Дня через два после этого Самуил Миронович познакомил меня с начальником конструкторского отдела Метропроекта Михаилом Абрамовичем Рудником, я сообщила ему о желании работать в его отделе. И Рудник сразу же начал меня отговаривать: работа очень сложная, работаем по вечерам, для женщины будет трудно и т. д. Очевидно, я, молодая и хорошо одетая женщина, не внушала Руднику никакого доверия.
Я сказала, что трудностей не боюсь, и настаивала на своем. Тогда заместитель Рудника Илютович спросил меня, умею ли я рассчитывать своды. И я ответила, улыбнувшись, что умею рассчитать любую конструкцию. Это мое гордое заявление, вероятно, решило дело, и я была принята в конструкторский отдел Метропроекта.
Метропроект образовался в июле 1933 года из проектного бюро при Управлении Метростроя, существовавшего с 1931 года. И если проектное бюро располагалось на улице Куйбышева, там, где и Управление Метростроя, то для Метропроекта было выделено отдельное помещение на улице Горького — бывший Пассаж, вернее, его правая угловая часть; в левой находился и находится до сих пор Театр имени Ермоловой.
Метропроект к тому времени, когда я туда поступила, был уже сложившейся проектной организацией, состоявшей примерно из девяти отделов: отдел трассы, конструкторский, архитектурный, производственный, электротехнический, сантехнический, связи и сигнализации, путевых устройств и сметный. В последнем определялась стоимость проектирования для всех отделов.

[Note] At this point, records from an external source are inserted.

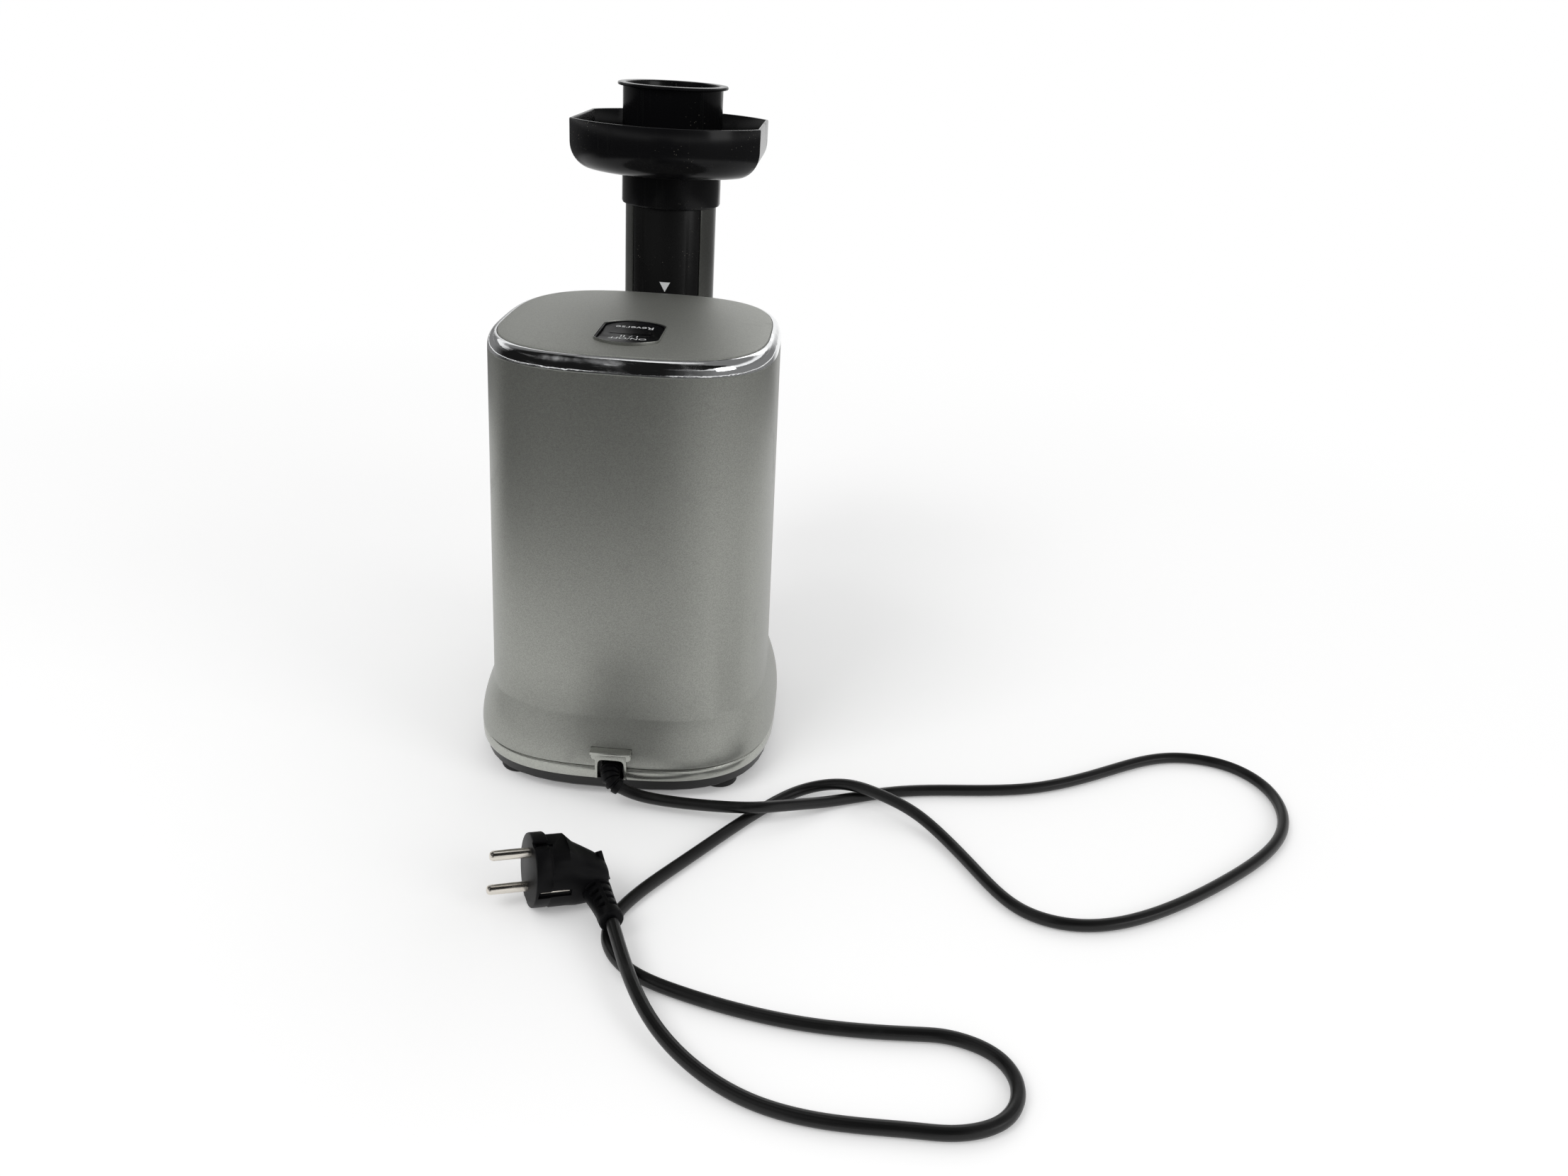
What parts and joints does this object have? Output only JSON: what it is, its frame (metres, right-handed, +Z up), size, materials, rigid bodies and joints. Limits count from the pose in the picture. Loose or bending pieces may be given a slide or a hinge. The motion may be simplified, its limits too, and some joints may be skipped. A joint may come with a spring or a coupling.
{
  "type": "slow juicer",
  "caption": "Upright silver slow juicer with a horizontal drum, feed tube with black hopper tray and pusher, rocker switch on top and a mains cord with plug.",
  "frame": {"origin": "on the table under the middle of the box round the juicer without its cord and plug", "axes": "+Z up, +Y from the rear of the housing, where the cord enters, to the front with the drum and the pulp nozzle, +X to the right as seen from behind"},
  "size_m": [0.455, 0.5405, 0.3482],
  "materials": {
    "silver_plastic": "satin silver lacquer",
    "panel_plastic": "satin silver",
    "chrome": "polished",
    "black_gloss": "polished",
    "black_plastic": "fine grain",
    "rubber": "matte",
    "cord_rubber": "semi-gloss sleeve",
    "steel": "machined",
    "copper": "lacquered wire",
    "zinc": "die cast",
    "gear_plastic": "natural",
    "brass": "machined",
    "board": "lacquered",
    "grey_plastic": "grain",
    "pin_metal": "nickel plated"
  },
  "bodies": {
    "base": {"housing_shell": "silver_plastic", "chrome_trim": "chrome", "top_panel": "panel_plastic", "switch_bezel": "silver_plastic", "switch_block": "grey_plastic", "base_band": "silver_plastic", "base_plate": "black_plastic", "foot_rear_left": "rubber", "foot_rear_right": "rubber", "foot_front_left": "rubber", "foot_front_right": "rubber", "base_screws": "steel", "cord_entry_frame": "silver_plastic", "cord_clamp": "grey_plastic", "socket_ring": "grey_plastic", "motor_cradle": "grey_plastic", "stator_core": "steel", "stator_windings": "copper", "motor_bracket_front": "zinc", "motor_bracket_rear": "zinc", "bearing_front": "steel", "bearing_rear": "steel", "gear_case": "zinc", "gear_cover": "zinc", "gear_case_screws": "steel", "idler_pin": "steel", "output_bearing": "steel", "control_board": "board", "strain_relief": "cord_rubber", "power_cord": "cord_rubber", "plug_body": "cord_rubber", "plug_pins": "pin_metal"},
    "rocker": {"rocker_switch": "black_gloss"},
    "rotor": {"rotor": "steel", "motor_pinion": "brass", "cooling_fan": "grey_plastic"},
    "idler": {"idler_gear": "gear_plastic"},
    "auger": {"output_gear": "steel", "drive_coupling": "grey_plastic", "auger_screw": "black_plastic", "auger_shaft": "steel"},
    "drum": {"drum": "black_plastic", "tube_cover": "silver_plastic", "drum_seal": "rubber", "strainer": "steel"},
    "cap": {"end_cap": "black_plastic", "end_cap_seal": "rubber", "nose_bush": "gear_plastic"},
    "tray": {"hopper_tray": "black_gloss"},
    "pusher": {"pusher": "black_gloss"}
  },
  "joints": [
    {"name": "rocker_tilt", "type": "hinge", "parent": "base", "child": "rocker", "pos_m": [0, -0.10632, 0.2316], "axis": [1, 0, 0], "range_deg": [-7, 7]},
    {"name": "rotor_spin", "type": "hinge", "parent": "base", "child": "rotor", "pos_m": [0, -0.07931, 0.108], "axis": [0, 1, 0], "continuous": true},
    {"name": "idler_spin", "type": "hinge", "parent": "base", "child": "idler", "pos_m": [0.02596, -0.07931, 0.13547], "axis": [0, 1, 0], "continuous": true},
    {"name": "auger_spin", "type": "hinge", "parent": "base", "child": "auger", "pos_m": [0, -0.07931, 0.17], "axis": [0, 1, 0], "continuous": true},
    {"name": "drum_turn", "type": "hinge", "parent": "base", "child": "drum", "pos_m": [0, -0.07931, 0.17], "axis": [0, 1, 0], "range_deg": [0, 40]},
    {"name": "cap_turn", "type": "hinge", "parent": "drum", "child": "cap", "pos_m": [0, -0.07931, 0.17], "axis": [0, 1, 0], "range_deg": [0, 30]},
    {"name": "tray_lift", "type": "slide", "parent": "drum", "child": "tray", "axis": [0, 0, 1], "range_m": [0, 0.022]},
    {"name": "pusher_lift", "type": "slide", "parent": "tray", "child": "pusher", "axis": [0, 0, 1], "range_m": [0, 0.1]}
  ],
  "couplings": [
    {"joint": "idler_spin", "follows": "rotor_spin", "ratio": -0.16667},
    {"joint": "auger_spin", "follows": "rotor_spin", "ratio": 0.033333}
  ]
}
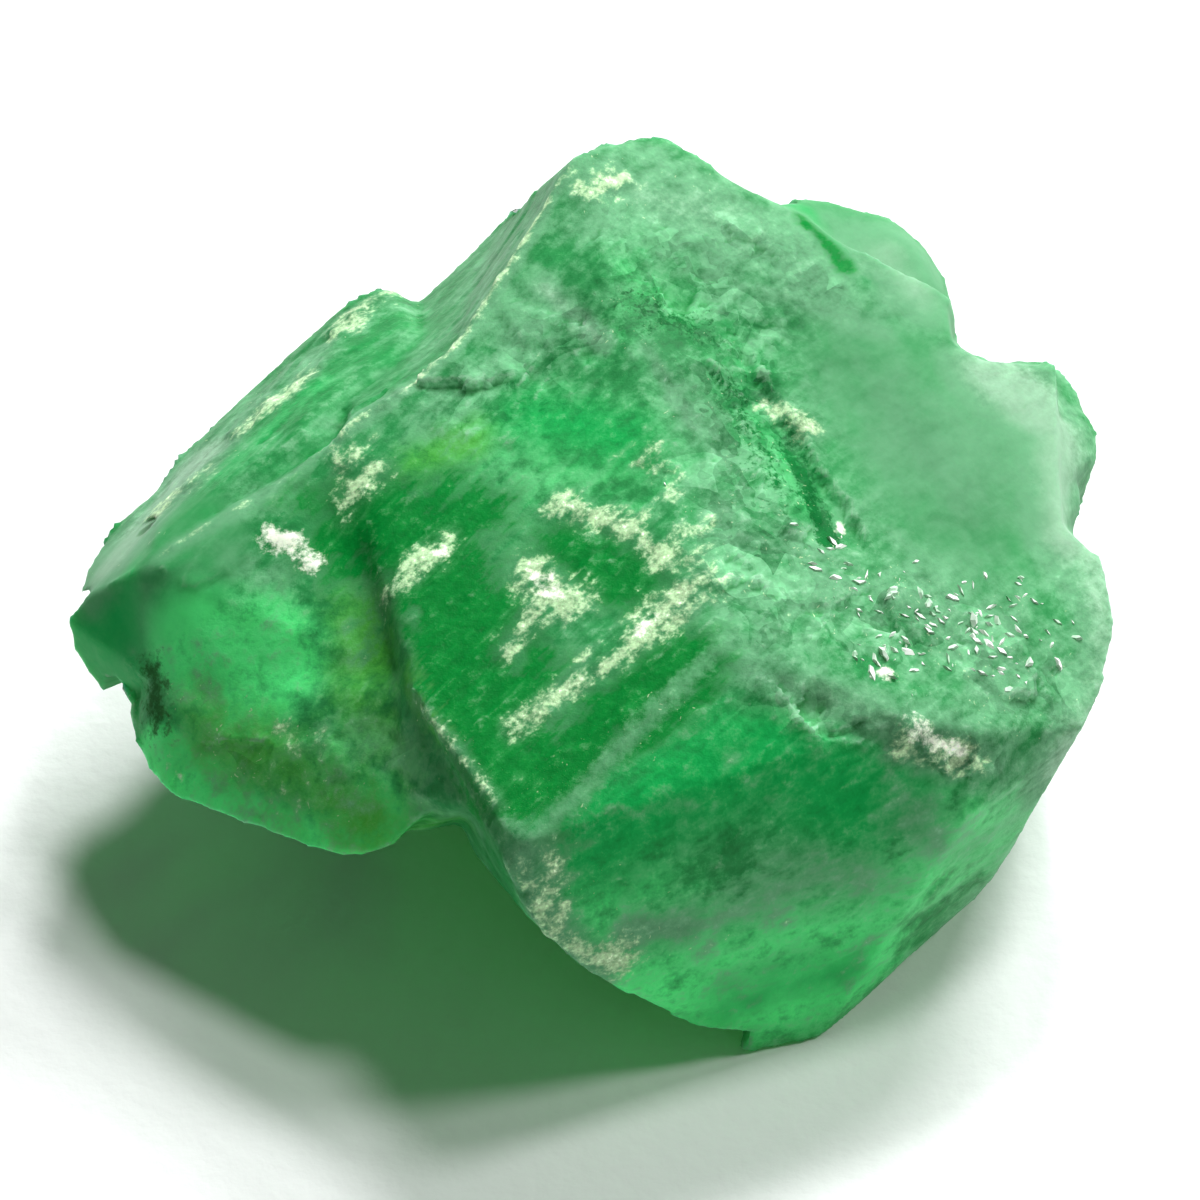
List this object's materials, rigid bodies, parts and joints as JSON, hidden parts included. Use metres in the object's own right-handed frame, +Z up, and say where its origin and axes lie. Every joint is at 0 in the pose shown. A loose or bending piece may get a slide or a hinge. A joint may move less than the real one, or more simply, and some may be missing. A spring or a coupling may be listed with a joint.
{
  "type": "raw emerald crystal",
  "caption": "Raw uncut emerald: the broken end of a green beryl crystal with flat natural faces, a rough frosted break, an undercut side and cream mineral veins.",
  "frame": {"origin": "centre of the bottom of the stone's box, on the plane it rests on", "axes": "+X along the stone's length from its pointed left tip to its right end, +Y from the steep front face to the notched back, +Z up from the flat foot"},
  "size_m": [0.018, 0.0156, 0.008],
  "materials": {
    "emerald": "cloudy green crystal, glossy on the natural faces and frosted on the break"
  },
  "bodies": {
    "root": {"emerald_crystal": "emerald"}
  },
  "joints": []
}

Конструкторский отдел занимал несколько полутемных — из-за толстых стен здания и небольших окон — комнат, выходящих на улицу Станкевича. Более светлые комнаты с большими окнами-витринами, смотрящими на улицу Горького, были отданы под кабинеты начальства и отделу архитекторов.
У М. А. Рудника было два заместителя: М. Д. Илютович и Р. А. Шейнфайн; Илютович занимался линиями мелкого заложения, Шейнфайн — глубокого.
В 1934 году в конструкторском отделе было шесть групп, руководителями которых были Н. М. Комаров, А. Ф. Денищенко и Е. М. Гринзайд — по глубокому заложению и Н. А. Кабанов, Л. В. Воронецкий и Н. И. Ушаков — по мелкому заложению. Я попала в группу Александра Федоровича Денищенко, занимавшуюся тогда проектированием станции "Площадь Дзержинского".